Prospect Park Goes Entirely Car Free For Summer

NEW YORK (CBSNewYork) — Brooklyn’s Prospect Park is now officially car free for the summer.

The park’s East Drive from Park Circle to Grand Army Plaza is off-limits to drivers until Sept. 11. The park’s West Drive was closed to traffic two years ago.

“We have seen in the summertime peak hour, we’re getting about 300 vehicles and over a thousand joggers, pedestrians and cyclists, so we think this is the right decision to make,” said City Transportation Commissioner Polly Trottenberg.

Katherine James and her daughter Lia say they’re on board.

“Really happy,” Katherine James told CBS2’s Janelle Burrell. “We’ve lived along the park for many, many years and I hate having cars in it. Even as a driver, I’ve already chosen to drive around the park.”

“It makes it easier to go places,” Lia James said.

It’s part of the city’s effort to make the popular park safer for pedestrians, runners, bikers, and equestrians too.

“The park is definitely made for people, not automobiles. So less traffic as data as automobiles go, I think a better chance of making it safer,” Jimmy Devone said.

Jogger Aaron Corbin would like to see it year round.

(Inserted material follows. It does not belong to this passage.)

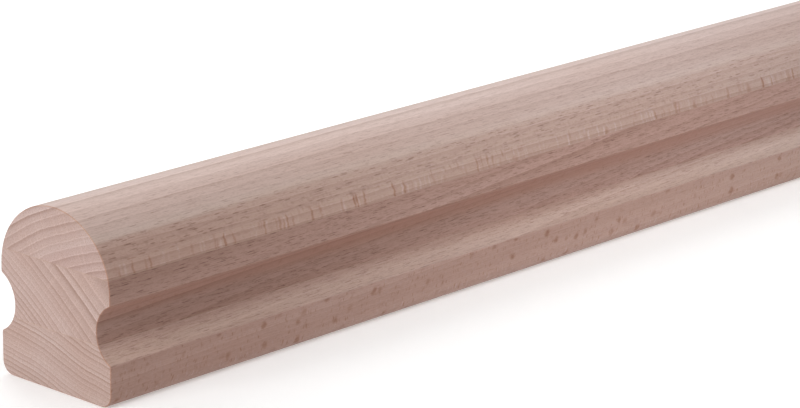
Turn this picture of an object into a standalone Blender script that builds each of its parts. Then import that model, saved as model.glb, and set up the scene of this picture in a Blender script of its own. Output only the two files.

“This is a test run and I think that after summer’s over, I think people would begin to see that, hey, I think the benefit of just having less traffic is just beneficial for everybody,” he told WCBS 880’s Marla Diamond.

But some point to the busy surrounding streets, which they say will now be even busier without the shortcut.

“More traffic, more congestion,” said runner Dennis Prosper. “That’s a problem.”

“Now, they’ve got to drive local through the streets, they’re gonna create traffic, more pollution,” said driver Ibrahim Bahget. “So have to open in the morning for two, three hours to let people through and close it back. That would be fair for everyone.”

City officials said during the summer, during a peak hour of the morning commute, fewer than 300 vehicles use East Drive compared to 400 on a fall morning.

Meanwhile, they said nearly 1,000 pedestrians, joggers, and bikers use the park during that time.

The Department of Transportation will collect data to see what impact the closure may have on surrounding traffic and safety.

At the end of the trial period in September, DOT officials say they will look through all the data and determine whether they want to make the closure permanent.